Türk Edebiyatı

Bozkırdaki Çekirdek – Kemal Tahir Kitap Özeti, Konusu

Bozkırdaki Çekirdek

Roman (Kemal Tahir [Demir], 1967).

Konu: Tek parti idaresi döneminin Köy Enstitüleri uygulaması

Birinci bölümde devrin bu işe memur edilmiş siyasîleri arasında enstitülerin kuruluş gayeleri ile icabında kapatılma yolları tartışılır. Daha sonra Çankırı, Kastamonu ve Çorum topraklarının birleştiği yerde kurulacak Dumanlıboğaz Köy Enstitüsü için ülkücü eğitimcilerden Halim Akın görevlendirilir. Enstitücülerin çevreden topladıkları yirmi iki çocuk ile başladıkları çalışmalar, köy çocuklarının aza kanaat ve çile çekme gücü alabildiğine sömürülerek sürdürülür. Ancak öğretmenlerin köylülerle olumlu ilişkiler kuramamaları yüzünden, zaten temelde köyün sosyo-ekonomik yapısına ters düşen uygulama zaman zaman çatışmalar doğurur.

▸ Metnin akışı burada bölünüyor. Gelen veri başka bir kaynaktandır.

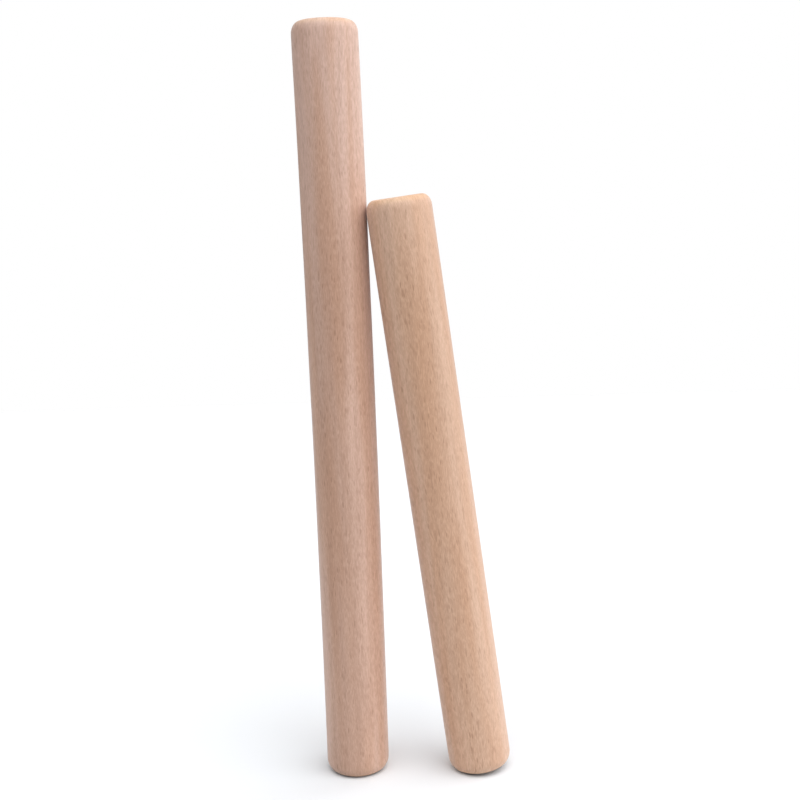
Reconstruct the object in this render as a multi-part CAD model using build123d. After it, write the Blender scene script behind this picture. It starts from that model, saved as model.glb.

Bu çatışmaların romana eklenti gibi duran en geniş kısmı köyün zenginlerinden Zeynel Ağa – Kara Derviş ikilisi ile olanıdır. O civarda kendir ekerek esrar üreten ve bu yoldan büyük kazanç elde eden Kara Derviş, enstitünün su borularının kendi arazisi üzerinden geçmesi üzerine boruları tahrip eder. Çatışma hızla gelişir. Enstitücülere yardım eden  Şirin Köy’ün eğitmeni Yamörenli Müte köyün kahpesi Sultan ile basılır. Sahtekârlığı ilân edilerek hapsedilir. Sonunda enstitücüler tarafından kurtarılır Beri yandan Kara Derviş öğretmenlerden, Emine Güleç’i barındığı değirmene kaçırmıştır. Enstitücüler yardıma gelirler. Murat eğitmen Derviş’in kurşunlar: vurulur; Emine de Derviş’i balta ile öldürür.

Kemal Tahir, bu uygulama üzerine görüş ve tenkitlerini müfettiş Şefik Ertem aracılığı ile sürdürür. Buna göre Enstitüler CHP fikriyatının ve iktidarının rahatça sürdürülmesi için kurulmakta, rejimin köyden çıkıp köye yönelecek bekçileri yetiştirilmek istenmektedir. Köyün geleneksel yapısı içinde kalması değişim ve gelişiminin kontrol altında tutulması gerekmektedir. Ancak geçmişinde alabildiğine hür bir düzen içinde yetişmiş olan Anadolu köylüsü yapısına yabancı uygulamaların baskıcı tatbikatına karşı direnecektir. Bu direnişler batılılaşma hareketlerinin devlet tarafından yürütülmeye başlandığı tarihten itibaren içe dönük bir tavırla, kendi kabuğuna çekilme yolu ile gerçekleşmiştir. Bu sebeple Anadolu insanının cevheri sımsıkı saklanarak kıskanç bir biçimde korunmuştur. Tohumun toprağa düşüp yetişmesi, filiz vermesi söz konusu olamaz. Aksi takdirde çıkan filizler budanacak çekirdek de çürüyüp gidecektir.

Yazarın Anadolu insanı üzerine geliştirdiği bu düşüncelerinin yanında, roman Köy Enstitülerine yöneltilmiş tenkidi eserlerin başta gelenlerinden biri olarak değerlendirilebilir. Kuruluş, dil özellikleri ve tipleri açısından bu eser, Kemal Tahir’in romancı olarak bütün hususiyetlerini yansıtması bakımından da dikkate değerdir.